As much as I can, I live in a garden. I thought it would be a good place to sit and write, or at least read, but more often I find it’s a place that provokes busyness, a little like sitting in a messy house. Wherever I sit, I find myself noticing things that could be done—a day lily moved that’s be crowded by shrub that got larger than I’d guessed, a new curve to an established bed that would add a bit of elegance, or a decision to get rid of the self-sewn echinacea that is taking over the round bed under the office window. There’s no better way to procrastinate than by edging a bed of lupines in full bloom. But I also find I never enjoy the beauty so much as when I am working.
Beauty, when it is found in truth and goodness, brings us the sort of joy that gives substance to hope. A world with such mountains, and such waterfalls, under such a sky must be fundamentally good. It would be a betrayal of honest faith to be very pessimistic. Our best longings may yet lead us right.
I know from experience how easy it is to be misled by beauty, of course. Hell has its beauties, too. Whole industries have been founded on the artistry of giving bad things good appearances. The devious appear innocent and the manipulative seem free of guile.
But as we pay attention our powers of discernment grow, and as we gain experience with good and evil, all the decoys that are not good lose their luster. Junk food loses its appeal, as do junk art, junk science, junk culture, and junk society.

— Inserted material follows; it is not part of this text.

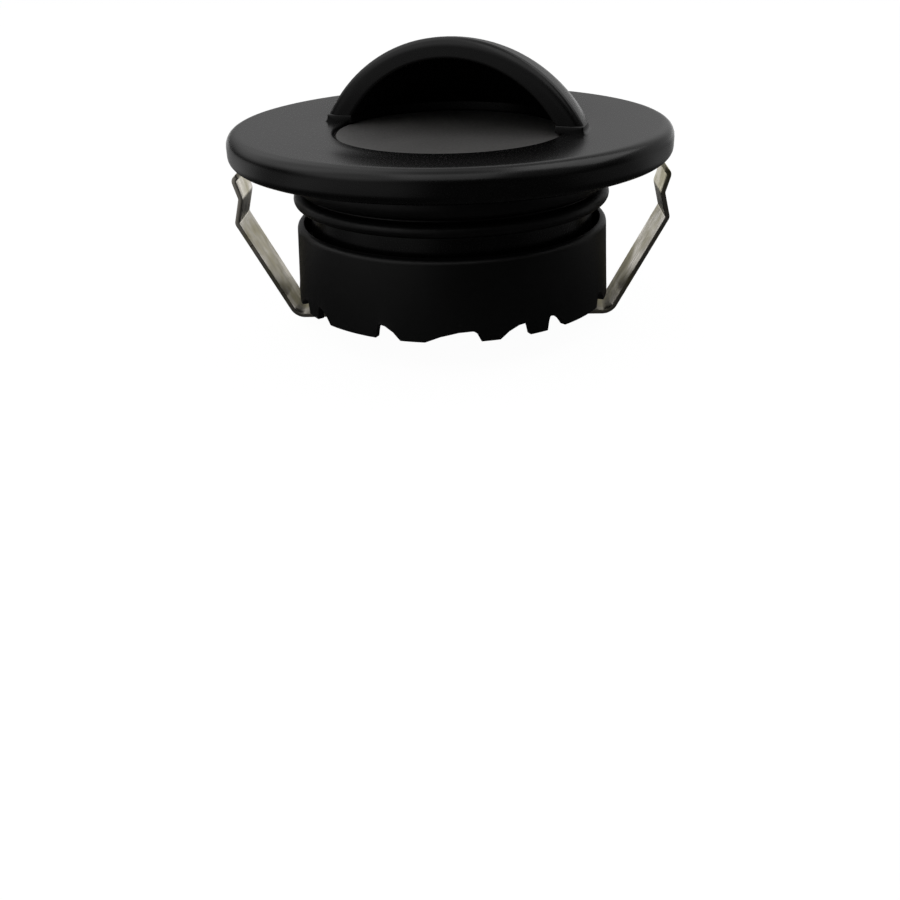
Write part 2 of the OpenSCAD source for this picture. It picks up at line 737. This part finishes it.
module cable_gland() {
    hex_top = boss_bottom - gland_washer_t;
    stem_top = boss_floor + gland_nut_t + gland_stem_end;
    color("#28292c") difference() {
        union() {
            translate([0, 0, hex_top - gland_hex_h]) cylinder(d = gland_hex_d, h = gland_hex_h, $fn = 6);
            hole(gland_stem_d / 2, hex_top - gland_hex_h / 2, stem_top);
        }
        hole(cable_bore_d / 2, hex_top - gland_hex_h - cut, stem_top + cut);
    }
}

module gland_washer() {
    washer_r = gland_hex_d / 2 * cos(30); // as wide as the hexagon across its flats
    color(rubber_black) ring(washer_r, gland_stem_d / 2, boss_bottom - gland_washer_t, boss_bottom);
}

module gland_nut() {
    color("#28292c") difference() {
        translate([0, 0, boss_floor]) cylinder(d = gland_hex_d, h = gland_nut_t, $fn = 6);
        hole(gland_stem_d / 2, boss_floor - cut, boss_floor + gland_nut_t + cut);
    }
}

// The parts of the clip at +X, each a strip bent along a path; the other clip is its mirror image
module strip(path) {
    rotate([90, 0, 0]) translate([0, 0, -clip_w / 2]) linear_extrude(clip_w)
        polygon(concat(beside(path, clip_t / 2), reversed(beside(path, -clip_t / 2))));
}

module clip_foot() {
    color(steel) difference() {
        strip(foot_path);
        translate([clip_screw_x, 0, 0]) hole(screw_hole_r, foot_z - cut, foot_z + cut);
    }
}

module clip_arm() {
    color(steel) strip(arm_path);
}

module clip_foot_left() {
    mirror([1, 0, 0]) clip_foot();
}

module clip_foot_right() {
    clip_foot();
}

module clip_arm_left() {
    mirror([1, 0, 0]) clip_arm();
}

module clip_arm_right() {
    clip_arm();
}

module clip_screws() {
    color(steel) at_polar(clip_screw_x, [0, 180]) translate([0, 0, boss_bottom - clip_t])
        screw(screw_d, screw_head_d, screw_head_h, clip_t + boss_wall * 1.5);
}

trim_plate();
hood();
lens();
lens_gasket();
trim_spigot();
spigot_o_ring();
snap_ring();
housing();
collar_seal();
sleeve();
heat_spreader();
thermal_pad();
led_board();
led_chips();
led_screws();
reflector();
driver_board();
driver_coil();
driver_capacitor();
driver_chip();
terminal_block();
driver_screws();
back_cover();
cover_seal();
cover_screws();
cable_gland();
gland_washer();
gland_nut();
clip_foot_left();
clip_foot_right();
clip_arm_left();
clip_arm_right();
clip_screws();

Not that one should get too snobby about it. The farmers of ancient Sodom were highly skilled, and through their hard work they became very wealthy, but their wealth made them cruel and self-righteous. This was their great sin. Hugh Nibley tells us that “the people of Sodom and Gomorrah put nets over their trees to deny the birds their lunch, and ‘Abraham, seeing it, cursed them in the name of his God.'”

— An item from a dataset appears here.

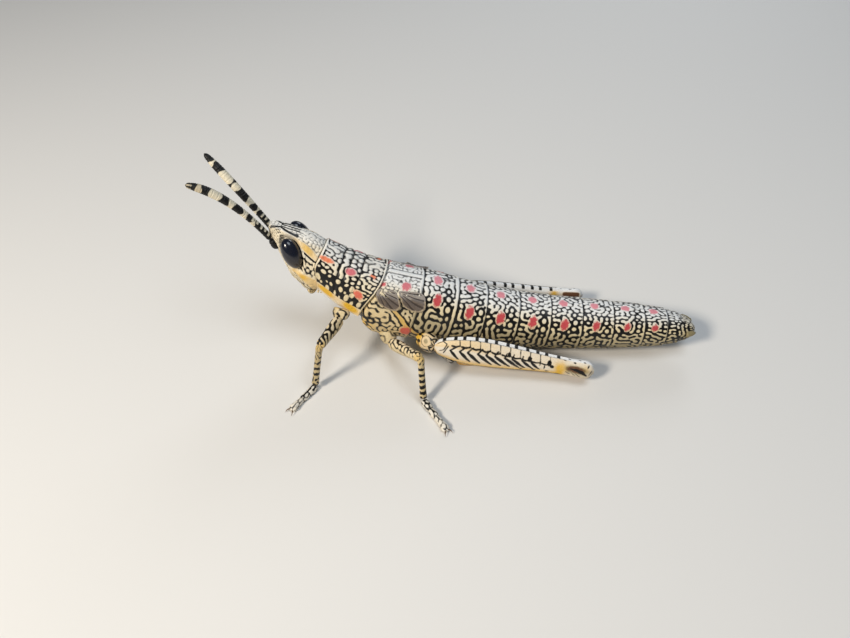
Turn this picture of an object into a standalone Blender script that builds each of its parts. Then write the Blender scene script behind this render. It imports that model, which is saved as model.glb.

It seems good, on several levels, to plant elderberry and chokecherry and mulberry bushes, mainly for the birds. And at unexpected times, the good moments do come. I do sit and read, visited by goldfinches and cedar waxwings and dark-eyed juncos amid gardens that have drawn my consciousness outward to include them, moments like kingfishers landing and trout leaping in a calm metaxis whose horizons ripple and hum, there and not there, here and not here. It seems a good thing, living in a garden.
In Norman Maclean’s A River Runs Through It, one of the things Norman learned from his father is that “all good things—trout as well as eternal salvation—come by grace and grace comes by art and art does not come easy.”
Just so. Though I dug a hole and amended the soil and planted the peonies, I still don’t know by what miracle they grow, and I did not make water to fall from the heavens or sunshine to flood through the morning, though these things happen. It’s grace.